--- Instructions for the task ---
Write out exactly the lines below that run from the one containing "attach(obj, body)" through the one containing "LABEL_AT = (-42.0, -36.2, 25.6)", both included, with no other lines.

--- Supplied material ---
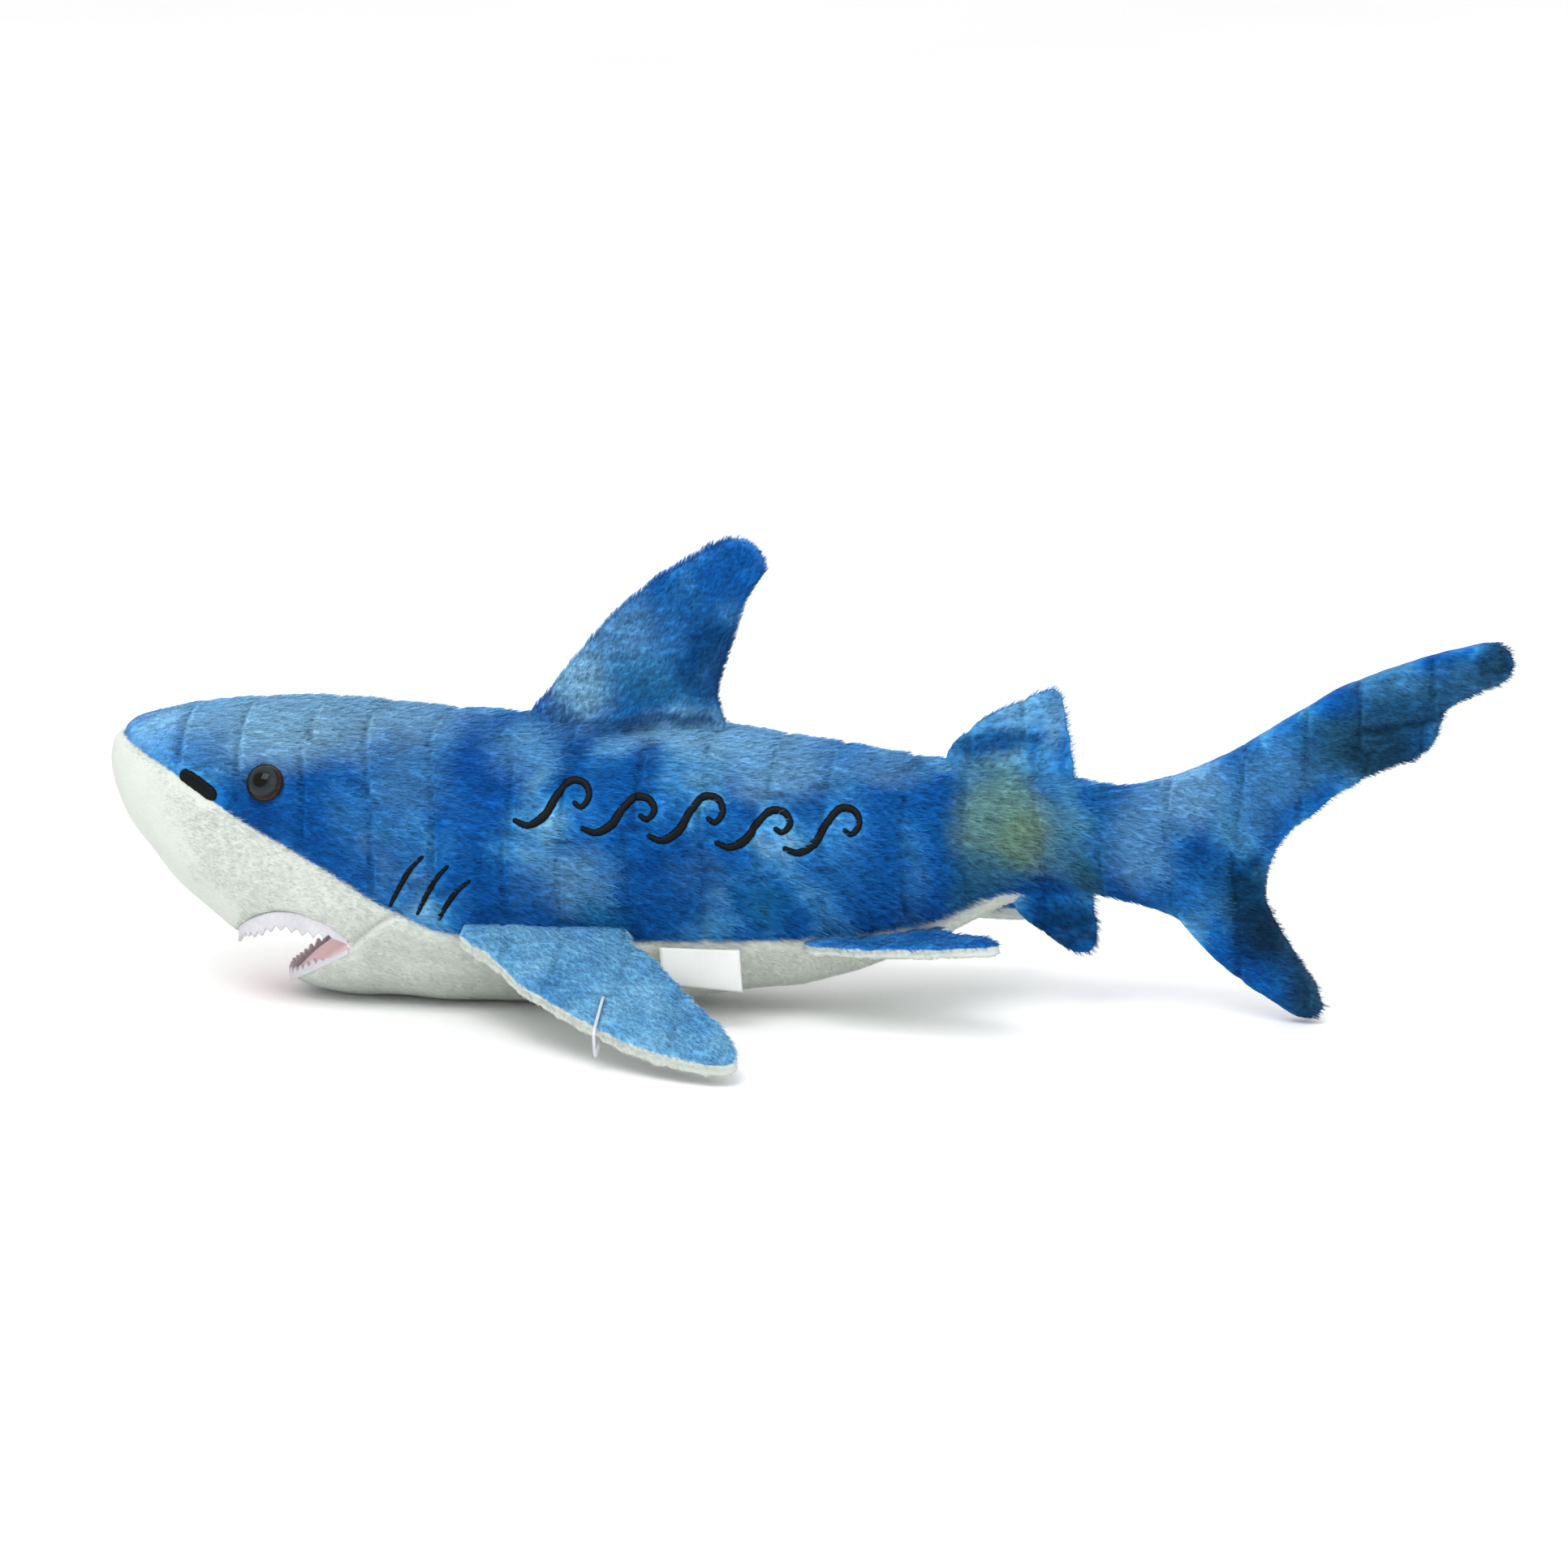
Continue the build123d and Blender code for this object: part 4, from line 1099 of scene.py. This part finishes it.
def upright_fin(name, prefix, parts, shape, along):
    nodes = [f"{prefix}_{part}" for part in parts]
    above = np.full(len(shape[0]), ALL_BLUE)
    piece = fin_piece(name, shape, above, nodes, BODY_SKIN, BODY_PILE, along, 2.8)
    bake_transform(piece)


shape = fin_shape(DORSAL, DORSAL_HALF, UPRIGHT, 2.2, 2.0, 0.35, scale_marks)
upright_fin(
    "dorsal_fin", "dorsal_fin", PANELS + ("stuffing",), shape, (0.55, 0, 0.8),
)
shape = fin_shape(SECOND_DORSAL, FLAT_HALF, UPRIGHT, 1.3, 0.8, 0.2)
upright_fin(
    "second_dorsal_fin", "second_dorsal", PANELS, shape, (0.8, 0, 0.5),
)
shape = fin_shape(ANAL, FLAT_HALF, UPRIGHT, 1.3, 0.8, 0.2)
upright_fin(
    "anal_fin", "anal_fin", PANELS, shape, (0.8, 0, -0.5),
)


def fin_frame(origin, run, droop):
    """Origin, direction along the hinge line, direction out from it, and up, for a fin of the left side."""
    run = Vector(run).normalized()
    side = run.cross(Vector((0, 0, 1))).normalized()
    if side.y > 0:
        side = -side
    level = run.cross(side)
    level = level if level.z > 0 else -level
    angle = math.radians(droop)
    out = side * math.cos(angle) - level * math.sin(angle)
    up = level * math.cos(angle) + side * math.sin(angle)
    return tuple(origin), tuple(run), tuple(out), tuple(up)


def paired(kind, runs, half, frames, voxel, cap, ground, pile, seam_up, length):
    """The left and right fins of a pair, each built on the left of the toy from its frame, then mirrored."""
    for side, word in SIDES:
        shape = fin_shape(runs, half, frames[side], voxel, cap, 0.3)
        origin, run, out, up = (np.array(v) for v in frames[side])
        flip = np.array([1, -side, 1])
        this = shape if side < 0 else mirror_shape(shape)
        name = f"{word}_{kind}_fin"
        nodes = [f"{word}_{kind}_{part}" for part in ("top_panel", "bottom_panel", "stuffing")]
        along = (out * 0.75 + run * 0.65) * flip
        piece = fin_piece(name, this, shape[3] - seam_up, nodes, ground, pile, tuple(along), length)
        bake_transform(piece)


pectoral_frame = fin_frame((0, -PECTORAL_HINGE[0], PECTORAL_HINGE[1]), (1, 0, 0), PECTORAL_DROOP)
pectoral_frames = {-1: pectoral_frame, 1: pectoral_frame}
paired("pectoral", PECTORAL, PECTORAL_HALF, pectoral_frames, 2.0, 1.8, FIN_SKIN, FIN_PILE, 2.4, 2.4)
pelvic_front = (PELVIC_FRONT[0], -PELVIC_FRONT[1], PELVIC_FRONT[2])
pelvic_run = [b - a for a, b in zip(pelvic_front, (PELVIC_BACK[0], -PELVIC_BACK[1], PELVIC_BACK[2]))]
pelvic_frames = {side: fin_frame(pelvic_front, pelvic_run, droop) for side, droop in PELVIC_DROOP.items()}
paired("pelvic", PELVIC, PELVIC_HALF, pelvic_frames, 1.8, 1.2, PELVIC_SKIN, PELVIC_PILE, 1.4, 2.4)


# ---- Teeth ----
TOOTH_PITCH = 3.6


def rim(xs, heights, halves, edge=1.3):
    """A path just inside a lip, from the left corner of the mouth round its front to the right corner."""
    inside = np.clip(halves - edge, 0, None)
    keep = inside > 2
    left = np.column_stack([xs, -inside, heights])[keep]
    front = np.array([[xs[~keep][0] if (~keep).any() else xs[-1], 0, heights[keep][-1]]])
    front[0, 0] = min(front[0, 0], left[-1, 0] - 0.4)
    return through(np.concatenate([left, front, left[::-1] * (1, -1, 1)]), TOOTH_PITCH / 10)


def tooth_strip(name, path, span, body, node_name):
    """A felt strip with a toothed edge along a path. span gives its two edges, up from the path."""
    run = np.concatenate([[0], np.cumsum(np.linalg.norm(np.diff(path, axis=0), axis=1))])
    from_corner = np.minimum(run, run[-1] - run)
    size = 1 + 0.1 * np.sin(run * 0.37 + 2)
    tooth = np.abs((run / TOOTH_PITCH) % 1 * 2 - 1)
    rows = 6
    low, high = span(from_corner, tooth, size)
    verts = [
        p + np.array([0, 0, low[i] + (high[i] - low[i]) * k / rows])
        for i, p in enumerate(path)
        for k in range(rows + 1)
    ]
    obj = make_mesh(name, verts, grid_faces(len(path), rows + 1))
    thick = obj.modifiers.new("thick", "SOLIDIFY")
    thick.thickness, thick.offset = 0.9 * MM, 0.0
    apply_modifiers(obj)
    smooth(obj)
    obj.data.materials.append(TOOTH_FELT)
    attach(obj, body)
    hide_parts(node_name)
    return obj


def upper_span(from_corner, tooth, size):
    """The upper strip hangs from its lip, shallow at the corners, its teeth downwards."""
    hang = 1.0 + (4.4 * smoothstep(0, 13, from_corner) - 1.8 * smoothstep(30, 44, from_corner)) * size
    return 1.2 + 0 * tooth, -hang + 2.0 * tooth * smoothstep(3, 10, from_corner)


def lower_span(from_corner, tooth, size):
    """The lower strip stands on the jaw's edge, its teeth upwards, lower towards the corners."""
    return -1.4 + 0 * tooth, 0.4 + 2.4 * (1 - tooth) * smoothstep(6, 18, from_corner) * size


lip_x = np.linspace(-141.0, -179.5, 60)
LIP = np.array(UPPER_LIP[::-1])
lip_z = hermite(LIP[:, 0], LIP[:, 1], lip_x)
upper_rim = rim(lip_x, lip_z, section_half(lip_x, lip_z))
tooth_strip("upper_tooth_strip", upper_rim, upper_span, "torso", "upper_teeth")
jaw_x = np.linspace(-141.0, JAW_HINGE[0] - JAW_PLAN[0] + 0.3, 50)
jaw_z = lower_lip_height(jaw_x)
jaw_reach = JAW_PLAN[1] * np.sqrt(1 - ((jaw_x - JAW_HINGE[0]) / JAW_PLAN[0]) ** 2)
jaw_half = np.minimum(section_half(jaw_x, jaw_z), jaw_reach)
tooth_strip("lower_tooth_strip", rim(jaw_x, jaw_z, jaw_half, 1.6), lower_span, "jaw", "lower_teeth")


# ---- Care label ----
LABEL_WIDE, LABEL_LONG = 25.0, 26.0  # a ribbon folded in half
LABEL_AT = (-42.0, -36.2, 25.6)  # its front corner in the seam


def ribbon_material():
    material, tree, shader = new_material("ribbon")
    place = node(tree, "TexCoord").outputs["Object"]
    inputs = {"Vector": place, "Scale": 900.0, "Distortion": 0.4}
    weave = node(tree, "TexWave", inputs, wave_type="BANDS", bands_direction="X").outputs[1]
    tone = noise(tree, place, 70.0)
    both = math_node(tree, "MULTIPLY_ADD", weave, 0.3, math_node(tree, "MULTIPLY", tone, 0.7))
    colour = ramp(tree, both, [(0.2, srgb(206, 209, 208)), (0.8, srgb(226, 229, 227))])
    dress_shader(tree, shader, colour, {"Roughness": 0.45}, (weave, 0.2, 0.0002))
    return material


def label_point(u, v):
    """A point of the folded ribbon: u across, v from one end round the fold to the other, both 0 to 1."""
    fold = 1 - abs(2 * v - 1)
    drop_by = LABEL_LONG / 2 * fold * (0.985 - 0.11 * (1 - u))
    layer = 0.55 * math.tanh((v - 0.5) * 9)
    bow = 0.9 * math.sin(math.pi * fold * 0.7) + 1.5 * fold * fold * (u - 0.4)
    out = LABEL_AT[1] - bow + layer - 0.3 * math.sin(math.pi * u)
    return (LABEL_AT[0] + LABEL_WIDE * u + 1.2 * fold, out, LABEL_AT[2] - drop_by)


across, down = 20, 40
grid = [label_point(i / across, j / down) for j in range(down + 1) for i in range(across + 1)]
label = make_mesh("care_label_ribbon", grid, grid_faces(down + 1, across + 1))
thin = label.modifiers.new("thin", "SOLIDIFY")
thin.thickness, thin.offset = 0.25 * MM, 0.0
smooth(label)
label.data.materials.append(ribbon_material())
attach(label, "care_label")
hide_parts("care_label")


# ---- Eyes and tag pin: CAD shapes with finished materials ----
def eye_material(side, word):
    """A dark iris with a black pupil and a brown rim, under a clear polished dome."""
    material, tree, shader = new_material(f"eye_{word}")
    place = node(tree, "TexCoord").outputs["Object"]
    middle = tuple(v * MM for v in (EYE_AT[0], side * EYE_AT[1], EYE_AT[2]))
    facing = tuple(Vector((EYE_FACING[0], side * EYE_FACING[1], EYE_FACING[2])).normalized())
    away = vector_math(tree, "SUBTRACT", place, middle).outputs[0]
    cross = vector_math(tree, "CROSS_PRODUCT", away, facing).outputs[0]
    radial = vector_math(tree, "LENGTH", cross).outputs["Value"]
    speckle = math_node(tree, "SUBTRACT", noise(tree, place, 700.0, 3.0), 0.5)
    fleck = math_node(tree, "MULTIPLY", speckle, 0.05)
    at = math_node(tree, "ADD", math_node(tree, "DIVIDE", radial, 6.2 * MM), fleck)
    stops = [
        (0.0, srgb(2, 2, 2)),
        (0.36, srgb(2, 2, 3)),
        (0.42, srgb(26, 34, 37)),
        (0.72, srgb(40, 47, 49)),
        (0.84, srgb(16, 13, 12)),
        (0.92, srgb(54, 33, 22)),
        (0.98, srgb(20, 14, 12)),
    ]
    polish = {"Roughness": 0.4, "Specular IOR Level": 0.0, "Coat Weight": 0.35, "Coat Roughness": 0.03}
    dress_shader(tree, shader, ramp(tree, at, stops), polish)
    return material


def plastic_material(name, low, high, roughness, clear=0.0):
    material, tree, shader = new_material(name)
    place = node(tree, "TexCoord").outputs["Object"]
    grain = noise(tree, place, 500.0, 3.0)
    colour = ramp(tree, grain, [(0.3, srgb(*low)), (0.7, srgb(*high))])
    dress_shader(tree, shader, colour, {"Roughness": roughness, "Transmission Weight": clear})
    return material


def dress(node_name, material):
    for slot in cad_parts[node_name].material_slots:
        slot.material = material


EYE_BACK = plastic_material("eye_back", (20, 20, 21), (34, 34, 36), 0.5)
for side, word in SIDES:
    dress(f"{word}_eye_dome", eye_material(side, word))
    dress(f"{word}_eye_shank", EYE_BACK)
    dress(f"{word}_eye_washer", EYE_BACK)
dress("tag_pin", plastic_material("nylon", (214, 222, 230), (236, 240, 244), 0.3, 0.35))


# ---- Floor, light and camera ----
def stage_material():
    material, tree, shader = new_material("pale_floor")
    place = node(tree, "TexCoord").outputs["Object"]
    grain = noise(tree, place, 3.0, 2.0)
    colour = ramp(tree, grain, [(0.3, srgb(250, 250, 250)), (0.7, srgb(253, 253, 253))])
    dress_shader(tree, shader, colour, {"Roughness": 0.7})
    return material


FLOOR_REACH = 9000
corners = [(x * FLOOR_REACH, y * FLOOR_REACH, 0) for x, y in ((-1, -1), (1, -1), (1, 1), (-1, 1))]
floor = make_mesh("floor", corners, [(0, 1, 2, 3)])
floor.data.materials.append(stage_material())


def area_light(name, place, aim, size, power):
    light = bpy.data.lights.new(name, "AREA")
    light.size, light.energy = size, power
    obj = add_object(name, light)
    obj.location = place
    obj.rotation_euler = (Vector(aim) - Vector(place)).to_track_quat("-Z", "Y").to_euler()


area_light("key", (-0.25, -0.95, 1.5), (0, 0, 0.05), 1.0, 15)
area_light("fill", (1.1, -1.2, 0.9), (0, 0, 0.05), 1.2, 4)
area_light("back", (0.2, 1.4, 1.2), (0, 0, 0.05), 1.2, 5)

world = bpy.data.worlds.new("studio")
world.use_nodes = True
sky = world.node_tree.nodes["Background"].inputs
sky["Color"].default_value = (1, 1, 1, 1)
sky["Strength"].default_value = 1.0
bpy.context.scene.world = world
bpy.context.scene.view_settings.view_transform = "Standard"

AZIMUTH, ELEVATION, DISTANCE, FRAME_WIDTH, SENSOR = math.radians(8), math.radians(12.5), 2.3, 493.6, 36
level = math.cos(ELEVATION)
back = Vector((math.sin(AZIMUTH) * level, -math.cos(AZIMUTH) * level, math.sin(ELEVATION)))
right = Vector((math.cos(AZIMUTH), math.sin(AZIMUTH), 0))
up = back.cross(right)
aim = (right * -8.05 + up * 69.3) * MM
lens = bpy.data.cameras.new("camera")
lens.sensor_width = SENSOR
lens.lens = SENSOR * DISTANCE / (FRAME_WIDTH * MM)
camera = add_object("camera", lens)
camera.location = aim + back * DISTANCE
camera.rotation_euler = back.to_track_quat("Z", "Y").to_euler()
bpy.context.scene.camera = camera

drop(skin)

--- Task result ---
    attach(obj, body)
    hide_parts(node_name)
    return obj


def upper_span(from_corner, tooth, size):
    """The upper strip hangs from its lip, shallow at the corners, its teeth downwards."""
    hang = 1.0 + (4.4 * smoothstep(0, 13, from_corner) - 1.8 * smoothstep(30, 44, from_corner)) * size
    return 1.2 + 0 * tooth, -hang + 2.0 * tooth * smoothstep(3, 10, from_corner)


def lower_span(from_corner, tooth, size):
    """The lower strip stands on the jaw's edge, its teeth upwards, lower towards the corners."""
    return -1.4 + 0 * tooth, 0.4 + 2.4 * (1 - tooth) * smoothstep(6, 18, from_corner) * size


lip_x = np.linspace(-141.0, -179.5, 60)
LIP = np.array(UPPER_LIP[::-1])
lip_z = hermite(LIP[:, 0], LIP[:, 1], lip_x)
upper_rim = rim(lip_x, lip_z, section_half(lip_x, lip_z))
tooth_strip("upper_tooth_strip", upper_rim, upper_span, "torso", "upper_teeth")
jaw_x = np.linspace(-141.0, JAW_HINGE[0] - JAW_PLAN[0] + 0.3, 50)
jaw_z = lower_lip_height(jaw_x)
jaw_reach = JAW_PLAN[1] * np.sqrt(1 - ((jaw_x - JAW_HINGE[0]) / JAW_PLAN[0]) ** 2)
jaw_half = np.minimum(section_half(jaw_x, jaw_z), jaw_reach)
tooth_strip("lower_tooth_strip", rim(jaw_x, jaw_z, jaw_half, 1.6), lower_span, "jaw", "lower_teeth")


# ---- Care label ----
LABEL_WIDE, LABEL_LONG = 25.0, 26.0  # a ribbon folded in half
LABEL_AT = (-42.0, -36.2, 25.6)  # its front corner in the seam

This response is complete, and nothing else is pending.